FATİH KARAGÖZ - ANKARA
***
15-20 Temmuz’la yargıya güven dibe vurdu
Türkiye, 15 Temmuz darbe girişimi ve OHAL sürecinin ardından gelen Cumhurbaşkanlığı Hükümet Sistemi ile yargının bağımsızlığı konusunda soru işaretlerinin arttığı ve yargıya güvenin azaldığı bir süreç yaşıyor.

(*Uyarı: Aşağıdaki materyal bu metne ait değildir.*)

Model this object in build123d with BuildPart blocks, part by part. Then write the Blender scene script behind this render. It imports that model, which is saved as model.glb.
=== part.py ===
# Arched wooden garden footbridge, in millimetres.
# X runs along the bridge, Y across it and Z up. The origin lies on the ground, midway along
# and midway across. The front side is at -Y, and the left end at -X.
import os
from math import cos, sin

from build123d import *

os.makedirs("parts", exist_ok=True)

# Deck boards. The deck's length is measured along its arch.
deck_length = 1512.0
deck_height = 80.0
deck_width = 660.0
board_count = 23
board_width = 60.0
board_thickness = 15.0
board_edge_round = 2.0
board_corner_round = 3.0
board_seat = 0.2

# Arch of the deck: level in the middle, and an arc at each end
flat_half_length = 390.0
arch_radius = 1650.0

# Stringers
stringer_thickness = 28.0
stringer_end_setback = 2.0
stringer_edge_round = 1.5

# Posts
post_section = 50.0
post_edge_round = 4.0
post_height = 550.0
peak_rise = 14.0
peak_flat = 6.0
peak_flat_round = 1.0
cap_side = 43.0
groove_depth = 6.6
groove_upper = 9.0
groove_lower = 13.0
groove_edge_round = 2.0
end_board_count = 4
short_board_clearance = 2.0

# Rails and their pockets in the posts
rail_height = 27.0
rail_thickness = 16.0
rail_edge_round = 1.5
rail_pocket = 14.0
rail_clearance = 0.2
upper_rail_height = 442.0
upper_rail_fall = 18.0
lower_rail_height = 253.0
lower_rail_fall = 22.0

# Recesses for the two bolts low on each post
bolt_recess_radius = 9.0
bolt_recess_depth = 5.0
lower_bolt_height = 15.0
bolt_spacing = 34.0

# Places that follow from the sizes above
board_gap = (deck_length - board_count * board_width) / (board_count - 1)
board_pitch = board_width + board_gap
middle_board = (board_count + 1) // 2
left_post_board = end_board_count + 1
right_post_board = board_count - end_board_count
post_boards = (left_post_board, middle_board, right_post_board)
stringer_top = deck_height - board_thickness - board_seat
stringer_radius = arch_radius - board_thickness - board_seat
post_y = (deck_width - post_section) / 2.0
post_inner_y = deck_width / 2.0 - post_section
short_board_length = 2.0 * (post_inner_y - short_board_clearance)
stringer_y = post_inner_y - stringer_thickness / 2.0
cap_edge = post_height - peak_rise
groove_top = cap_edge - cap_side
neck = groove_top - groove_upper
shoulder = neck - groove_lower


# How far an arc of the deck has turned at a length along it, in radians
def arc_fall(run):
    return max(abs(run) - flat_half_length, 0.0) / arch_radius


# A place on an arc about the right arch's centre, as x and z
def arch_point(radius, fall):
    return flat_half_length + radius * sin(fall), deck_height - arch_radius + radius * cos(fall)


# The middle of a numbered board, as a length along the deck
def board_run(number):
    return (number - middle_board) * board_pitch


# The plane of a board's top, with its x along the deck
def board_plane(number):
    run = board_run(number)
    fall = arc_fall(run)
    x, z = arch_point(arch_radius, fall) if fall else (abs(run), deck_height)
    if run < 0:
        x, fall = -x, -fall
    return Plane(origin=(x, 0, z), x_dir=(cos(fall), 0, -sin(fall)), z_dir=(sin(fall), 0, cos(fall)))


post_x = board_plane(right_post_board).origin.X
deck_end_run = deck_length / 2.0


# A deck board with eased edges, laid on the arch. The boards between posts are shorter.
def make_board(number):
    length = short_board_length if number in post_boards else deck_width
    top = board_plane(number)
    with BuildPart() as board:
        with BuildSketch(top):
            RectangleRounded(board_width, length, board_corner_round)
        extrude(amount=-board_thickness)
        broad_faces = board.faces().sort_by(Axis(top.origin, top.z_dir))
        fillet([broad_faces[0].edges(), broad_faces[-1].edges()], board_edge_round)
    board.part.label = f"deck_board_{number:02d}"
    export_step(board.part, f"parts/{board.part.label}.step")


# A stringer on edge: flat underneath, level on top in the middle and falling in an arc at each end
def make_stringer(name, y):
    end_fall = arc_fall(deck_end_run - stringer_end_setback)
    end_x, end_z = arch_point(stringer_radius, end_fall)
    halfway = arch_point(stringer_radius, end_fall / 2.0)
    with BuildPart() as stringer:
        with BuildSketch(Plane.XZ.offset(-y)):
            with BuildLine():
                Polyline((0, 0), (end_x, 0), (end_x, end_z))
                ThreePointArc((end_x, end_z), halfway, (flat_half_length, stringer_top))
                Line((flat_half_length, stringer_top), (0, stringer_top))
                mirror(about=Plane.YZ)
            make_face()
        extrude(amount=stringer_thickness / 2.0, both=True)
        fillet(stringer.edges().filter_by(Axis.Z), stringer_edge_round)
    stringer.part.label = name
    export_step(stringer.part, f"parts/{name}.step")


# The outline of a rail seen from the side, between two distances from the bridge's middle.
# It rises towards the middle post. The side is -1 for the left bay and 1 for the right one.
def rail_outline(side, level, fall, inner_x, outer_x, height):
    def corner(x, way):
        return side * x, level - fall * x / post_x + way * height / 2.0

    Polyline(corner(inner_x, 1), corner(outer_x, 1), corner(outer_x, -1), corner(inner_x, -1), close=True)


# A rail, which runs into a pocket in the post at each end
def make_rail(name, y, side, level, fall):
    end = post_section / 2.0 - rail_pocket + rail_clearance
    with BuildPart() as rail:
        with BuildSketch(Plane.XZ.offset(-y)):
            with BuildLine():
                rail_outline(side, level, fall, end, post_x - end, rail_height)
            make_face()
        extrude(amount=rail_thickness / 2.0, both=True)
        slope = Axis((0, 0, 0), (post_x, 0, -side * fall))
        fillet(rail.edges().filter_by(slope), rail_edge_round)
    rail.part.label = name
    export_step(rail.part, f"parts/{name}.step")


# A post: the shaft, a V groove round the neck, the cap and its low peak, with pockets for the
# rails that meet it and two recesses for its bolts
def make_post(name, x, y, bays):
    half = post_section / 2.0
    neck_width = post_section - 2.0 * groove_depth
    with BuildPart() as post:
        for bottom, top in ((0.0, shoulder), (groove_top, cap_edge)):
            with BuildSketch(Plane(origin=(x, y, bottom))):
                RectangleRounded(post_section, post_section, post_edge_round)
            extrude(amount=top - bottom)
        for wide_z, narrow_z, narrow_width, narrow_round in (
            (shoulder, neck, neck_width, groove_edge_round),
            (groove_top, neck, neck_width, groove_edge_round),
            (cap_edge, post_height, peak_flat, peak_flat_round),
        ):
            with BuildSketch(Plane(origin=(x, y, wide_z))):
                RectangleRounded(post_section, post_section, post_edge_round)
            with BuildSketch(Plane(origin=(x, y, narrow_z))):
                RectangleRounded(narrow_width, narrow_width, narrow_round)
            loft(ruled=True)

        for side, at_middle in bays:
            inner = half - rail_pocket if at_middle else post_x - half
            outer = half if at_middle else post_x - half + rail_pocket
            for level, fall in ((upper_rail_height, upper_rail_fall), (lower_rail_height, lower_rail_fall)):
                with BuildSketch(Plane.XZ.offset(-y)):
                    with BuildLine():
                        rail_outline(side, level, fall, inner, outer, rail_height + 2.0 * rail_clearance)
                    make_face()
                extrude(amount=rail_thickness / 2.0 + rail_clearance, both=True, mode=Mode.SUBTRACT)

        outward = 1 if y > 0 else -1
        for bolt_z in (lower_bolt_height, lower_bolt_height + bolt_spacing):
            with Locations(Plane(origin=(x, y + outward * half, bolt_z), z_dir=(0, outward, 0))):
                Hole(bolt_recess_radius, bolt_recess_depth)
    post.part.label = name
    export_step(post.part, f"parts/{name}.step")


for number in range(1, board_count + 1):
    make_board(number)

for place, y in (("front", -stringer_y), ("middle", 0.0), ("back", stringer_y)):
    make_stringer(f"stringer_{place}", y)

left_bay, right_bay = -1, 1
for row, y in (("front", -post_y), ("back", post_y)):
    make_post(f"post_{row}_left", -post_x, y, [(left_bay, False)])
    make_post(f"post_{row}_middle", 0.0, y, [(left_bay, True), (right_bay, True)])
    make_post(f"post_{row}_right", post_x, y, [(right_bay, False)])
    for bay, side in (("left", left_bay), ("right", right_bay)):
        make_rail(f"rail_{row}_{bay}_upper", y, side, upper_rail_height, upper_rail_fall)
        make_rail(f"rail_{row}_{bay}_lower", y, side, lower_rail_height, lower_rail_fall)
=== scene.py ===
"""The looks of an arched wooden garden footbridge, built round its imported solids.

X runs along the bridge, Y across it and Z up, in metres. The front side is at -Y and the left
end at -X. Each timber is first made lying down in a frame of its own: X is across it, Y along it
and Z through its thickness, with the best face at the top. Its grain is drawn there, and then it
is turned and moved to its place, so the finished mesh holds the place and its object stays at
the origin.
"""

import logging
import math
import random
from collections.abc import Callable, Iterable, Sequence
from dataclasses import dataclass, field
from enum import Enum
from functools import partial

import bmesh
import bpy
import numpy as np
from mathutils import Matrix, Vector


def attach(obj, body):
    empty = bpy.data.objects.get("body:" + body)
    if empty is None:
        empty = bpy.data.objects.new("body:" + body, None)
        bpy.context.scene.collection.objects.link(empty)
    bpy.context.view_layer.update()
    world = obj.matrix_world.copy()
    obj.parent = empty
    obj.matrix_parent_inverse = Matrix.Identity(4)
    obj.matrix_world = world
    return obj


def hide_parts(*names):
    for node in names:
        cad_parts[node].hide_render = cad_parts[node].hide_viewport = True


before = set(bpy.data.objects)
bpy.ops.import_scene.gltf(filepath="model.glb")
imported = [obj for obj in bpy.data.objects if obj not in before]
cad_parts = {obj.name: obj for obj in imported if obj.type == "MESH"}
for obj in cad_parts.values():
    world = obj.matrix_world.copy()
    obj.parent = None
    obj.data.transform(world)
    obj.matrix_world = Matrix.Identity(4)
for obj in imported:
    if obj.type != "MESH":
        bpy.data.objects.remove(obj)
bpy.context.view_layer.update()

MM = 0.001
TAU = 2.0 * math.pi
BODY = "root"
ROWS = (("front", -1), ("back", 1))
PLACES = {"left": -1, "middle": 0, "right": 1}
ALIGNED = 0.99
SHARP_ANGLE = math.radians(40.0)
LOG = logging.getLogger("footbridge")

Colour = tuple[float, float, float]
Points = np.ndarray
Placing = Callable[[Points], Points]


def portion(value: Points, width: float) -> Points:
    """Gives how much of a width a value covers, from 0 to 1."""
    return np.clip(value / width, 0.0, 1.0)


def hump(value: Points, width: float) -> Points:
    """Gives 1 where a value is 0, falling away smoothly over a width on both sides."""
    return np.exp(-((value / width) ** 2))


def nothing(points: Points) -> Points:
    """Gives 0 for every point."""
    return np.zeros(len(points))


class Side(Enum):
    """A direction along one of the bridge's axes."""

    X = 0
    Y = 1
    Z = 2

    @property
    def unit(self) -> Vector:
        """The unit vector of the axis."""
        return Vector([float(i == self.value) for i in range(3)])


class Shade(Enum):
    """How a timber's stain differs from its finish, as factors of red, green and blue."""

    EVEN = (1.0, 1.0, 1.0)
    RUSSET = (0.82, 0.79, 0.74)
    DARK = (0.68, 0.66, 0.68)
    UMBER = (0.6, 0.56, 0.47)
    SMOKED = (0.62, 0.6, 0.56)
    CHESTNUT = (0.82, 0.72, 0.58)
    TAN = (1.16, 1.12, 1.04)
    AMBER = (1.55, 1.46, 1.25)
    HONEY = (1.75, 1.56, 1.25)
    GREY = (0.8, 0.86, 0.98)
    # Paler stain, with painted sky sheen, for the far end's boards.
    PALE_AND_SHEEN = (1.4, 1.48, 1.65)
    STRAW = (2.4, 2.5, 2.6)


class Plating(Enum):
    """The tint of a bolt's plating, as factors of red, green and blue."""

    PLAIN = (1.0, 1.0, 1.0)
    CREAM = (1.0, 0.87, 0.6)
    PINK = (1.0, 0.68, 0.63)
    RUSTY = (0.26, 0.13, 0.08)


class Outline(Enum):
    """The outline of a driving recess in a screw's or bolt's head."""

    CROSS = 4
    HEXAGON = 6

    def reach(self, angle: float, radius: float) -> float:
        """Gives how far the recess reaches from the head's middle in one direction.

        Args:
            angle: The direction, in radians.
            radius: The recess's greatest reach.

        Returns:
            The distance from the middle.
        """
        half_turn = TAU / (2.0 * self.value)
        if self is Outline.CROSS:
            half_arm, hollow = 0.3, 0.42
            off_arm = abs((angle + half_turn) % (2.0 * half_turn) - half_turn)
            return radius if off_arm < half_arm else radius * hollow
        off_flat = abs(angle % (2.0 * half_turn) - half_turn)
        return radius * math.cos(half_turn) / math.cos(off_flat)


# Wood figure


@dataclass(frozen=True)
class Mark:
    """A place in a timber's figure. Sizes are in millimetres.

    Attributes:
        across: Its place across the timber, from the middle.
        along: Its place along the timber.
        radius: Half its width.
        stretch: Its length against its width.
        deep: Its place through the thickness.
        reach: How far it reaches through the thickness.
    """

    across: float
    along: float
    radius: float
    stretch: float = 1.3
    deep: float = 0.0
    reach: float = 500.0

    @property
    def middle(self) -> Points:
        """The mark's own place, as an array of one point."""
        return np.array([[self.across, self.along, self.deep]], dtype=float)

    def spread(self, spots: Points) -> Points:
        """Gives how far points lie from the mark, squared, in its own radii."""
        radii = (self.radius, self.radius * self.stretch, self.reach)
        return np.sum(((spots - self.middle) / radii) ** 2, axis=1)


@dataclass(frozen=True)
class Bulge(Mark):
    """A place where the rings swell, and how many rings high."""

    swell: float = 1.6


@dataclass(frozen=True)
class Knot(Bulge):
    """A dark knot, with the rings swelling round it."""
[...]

Sosyal Demokrasi Vakfı’nın 2019’da gerçekleştirdiği “Yargı Bağımsızlığı ve Yargıya Güven” anketine göre; Türkiye’de yargıya güvenenlerin oranı yüzde 38’e kadar geriledi. Dünya Adalet Projesi’nin (World Justice Project) Hukukun Üstünlüğü Endeksi’nde 2015’te 102 ülke arasında 80. sırada yer alan Türkiye, 2020 yılında 128 ülke arasında 107. sırada kendine yer bulabildi. 15 Temmuz 2016’daki darbe girişiminden sonra darbe girişimiyle doğrudan ya da dolaylı olarak suçlanan binlerce kişi gözaltına alıp tutuklanırken yüzlerce de dava açıldı. CHP, darbe girişiminin birinci yıl dönümünde yayınladığı raporda 169 bin 13 kişi hakkında adlî işlem yapıldığını açıkladı. DW Türkçe’nin haberine göre, 21 Temmuz 2016’da ilân edilen OHAL boyunca 32 tane Kanun Hükmünde Kararname (KHK) çıkarıldı.

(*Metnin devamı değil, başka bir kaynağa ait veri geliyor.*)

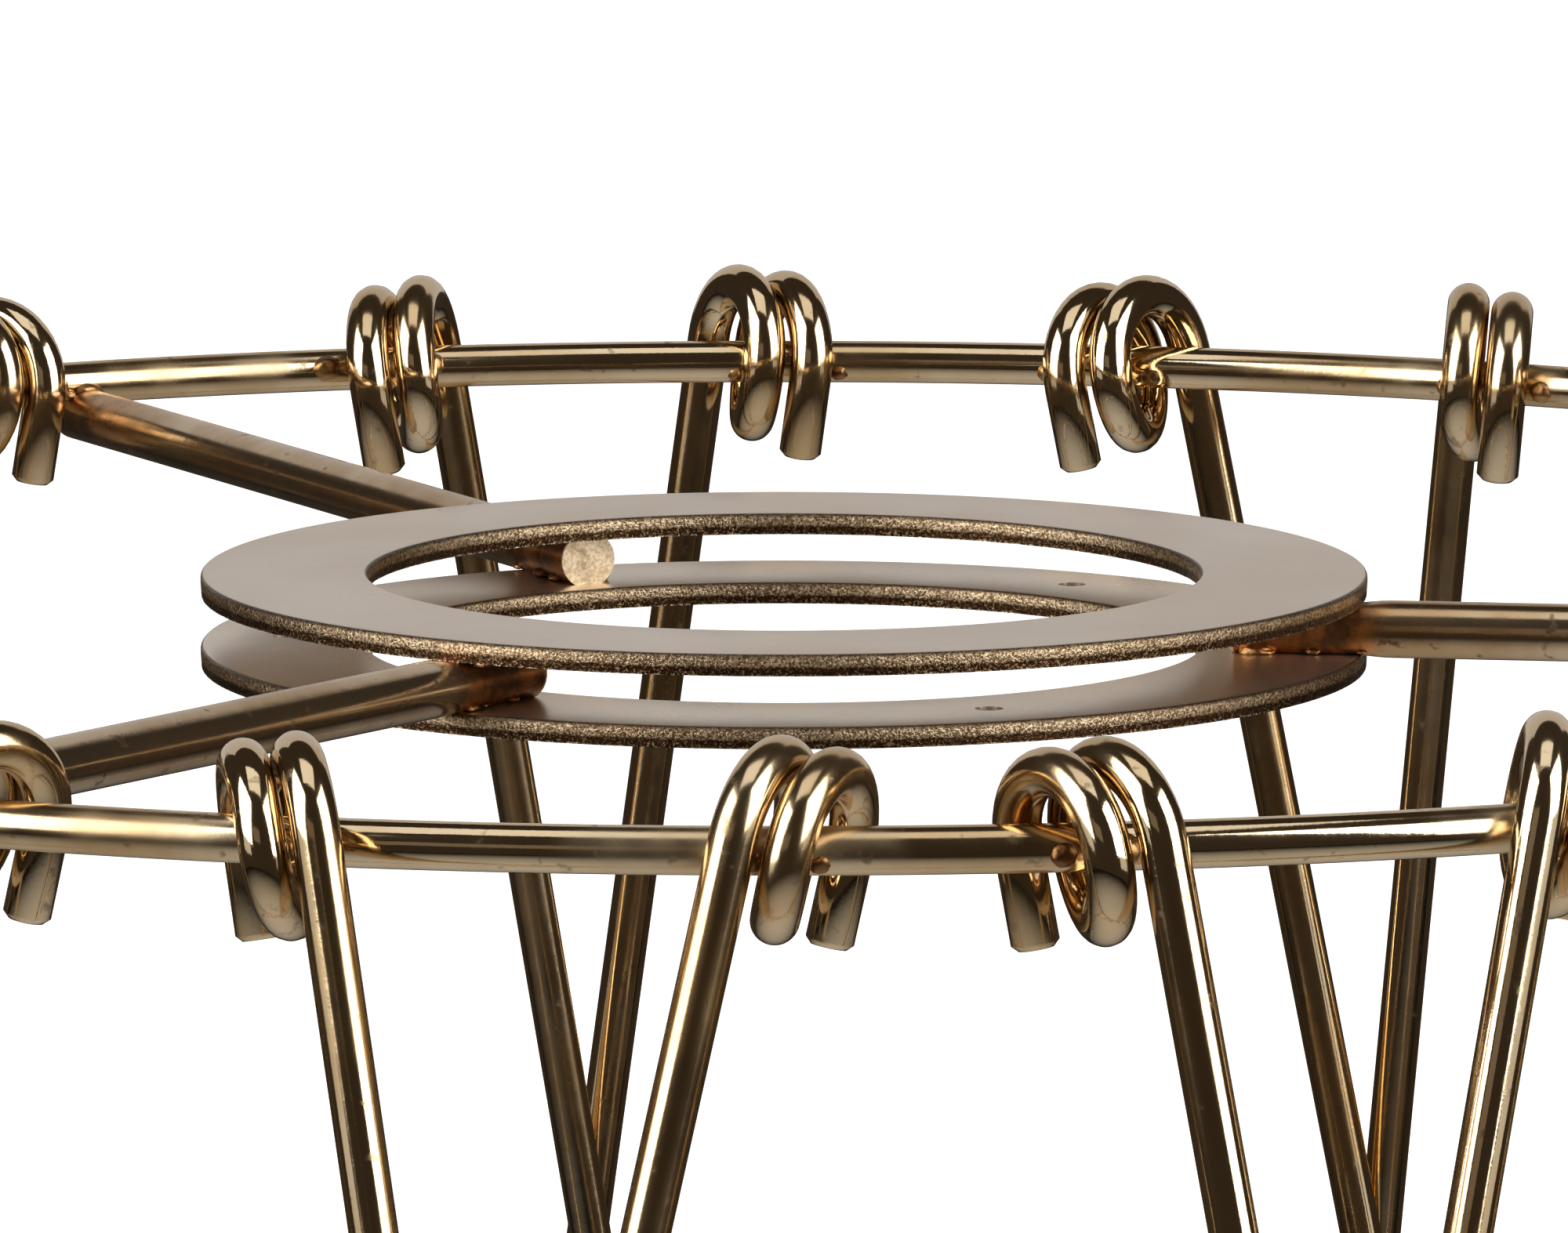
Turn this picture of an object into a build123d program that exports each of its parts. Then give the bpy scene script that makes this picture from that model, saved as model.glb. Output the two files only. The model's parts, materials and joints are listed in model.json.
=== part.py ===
from build123d import *
from math import atan2, cos, degrees, hypot, radians, sin
import os

# Wire frame of a round lampshade, in millimetres, +Z up. Two flat fitter plates hold three
# spokes, the spokes carry the top ring, and crossed pairs of lattice wires hook round the top
# ring and the wider bottom ring. The origin is the middle of the lamp-holder bore.
# Azimuths are in degrees, anticlockwise from +X seen from above.

# ---- wire sizes ----
RING_WIRE_D = 2.3
LATTICE_WIRE_D = 2.3
SPOKE_WIRE_D = 2.9
CUT_BEVEL = 0.3               # bevel that the cutter leaves on a lattice wire's ends

# ---- fitter plates ----
FITTER_BORE_D = 42.0          # standard lamp-holder hole
PLATE_LAND = 8.4              # width of the flat ring round the bore
PLATE_T = 1.1
PLATE_EDGE_R = 0.25           # rolled-over edge on each plate's outward face
SPOT_WELD_SINK = 0.2          # depth that each plate is pressed into the spokes
PINHOLE_D = 1.4               # jig holes in the middle of the lower plate's land

# ---- rings ----
TOP_RING_R = 87.0             # to the middle of the wire
BOTTOM_RING_R = 97.5
TOP_RING_RISE = 1.66          # of the top ring's wire above the spokes' centre lines
FRAME_DROP = 107.0            # from ring to ring

# ---- spokes ----
SPOKE_AZIMUTHS = (-8.3, 116.2, 235.5)
SPOKE_SETBACK = 1.8           # from the bore's wall to a spoke's inner end
SPOKE_OVERRUN = 0.6           # of a spoke past the middle of the ring's wire
RING_WELD_R = 0.8             # bead in the corner between spoke and ring

# ---- lattice ----
BACK_PAIRS = (70.8, 97.4)     # azimuths of pairs set out one by one
FRONT_PAIRS = (236.4, 262.5, 286.9)
BACK_HALF_SPREAD = 4.8        # degrees from a pair's middle to each of its two arms
FRONT_HALF_SPREAD = 6.0
SIDE_HALF_SPREAD = 5.4
TWIST = -1.7                  # degrees that each pair drifts from top ring to bottom ring
ARM_GAP = 0.04                # between the two arms where they cross
EYE_SLACK = 0.05              # between an eye and the side of the ring that it bears on
TURN_GAP = 0.1                # between the turns of an eye
EYE_SKEW = 0.43               # sideways travel of a half turn, per millimetre of eye diameter
TAIL_LENGTH = 4.5             # of an eye's straight tail, from where the bend ends
EYE_TO_SPOKE_GAP = 0.5
CROSSING_WELD_R = 1.0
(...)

Gözaltı süresini 30 güne çıkaran ve gözaltındaki kişilerin avukatlarıyla beş gün boyunca görüşmesini engelleyen düzenlemeler hayata geçirildi. Ocak 2017’de bu düzenlemeler Avrupa Konseyi’nin uyarılarıyla kaldırıldı ve gözaltı süresi 7+7 güne indirildi. Çıkarılan KHK’larla ise 125 bin 678 kişi kamudaki görevlerinden ihraç edildi.
Reform paketleri de...
Yargının siyasallaştığı kaygılarının arttığı dönemde iktidar ise reform paketlerini hayata geçirmeyi sürdürüyor.
Cumhurbaşkanı Erdoğan tarafından 30 Mayıs 2019’da açıklanan Yargı Reformu Stratejisi kapsamında hazırlanan 4. Yargı Paketi geçen hafta Meclis’ten geçti.

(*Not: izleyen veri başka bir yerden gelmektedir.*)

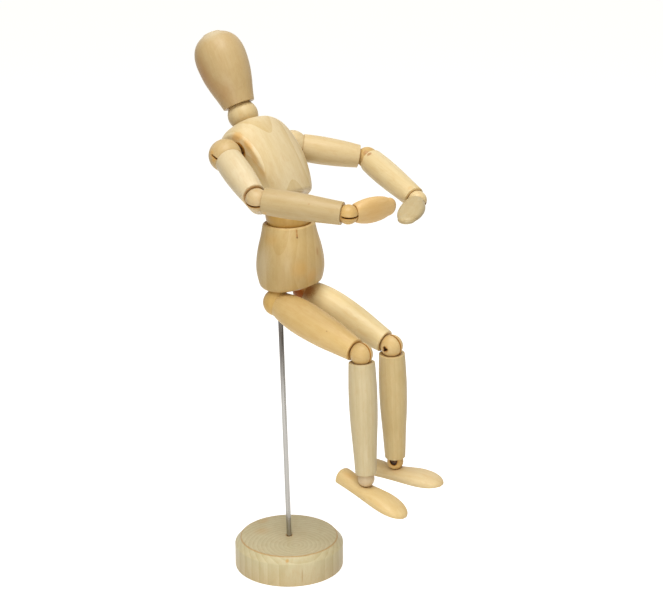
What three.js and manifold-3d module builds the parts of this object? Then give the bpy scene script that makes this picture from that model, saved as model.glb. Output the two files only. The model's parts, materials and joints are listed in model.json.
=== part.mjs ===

İnsan Hakları Eylem Planı da 2 Mart’ta kamuoyuna duyurulmuştu. Ancak eylem planı sonrasında hak ihlâllerinin devam etmesi soru işaretleri oluşturuyor. AKP’nin OHAL uygulamalarını üç yıl uzatan torba yasa teklifine ise itirazlar sürüyor.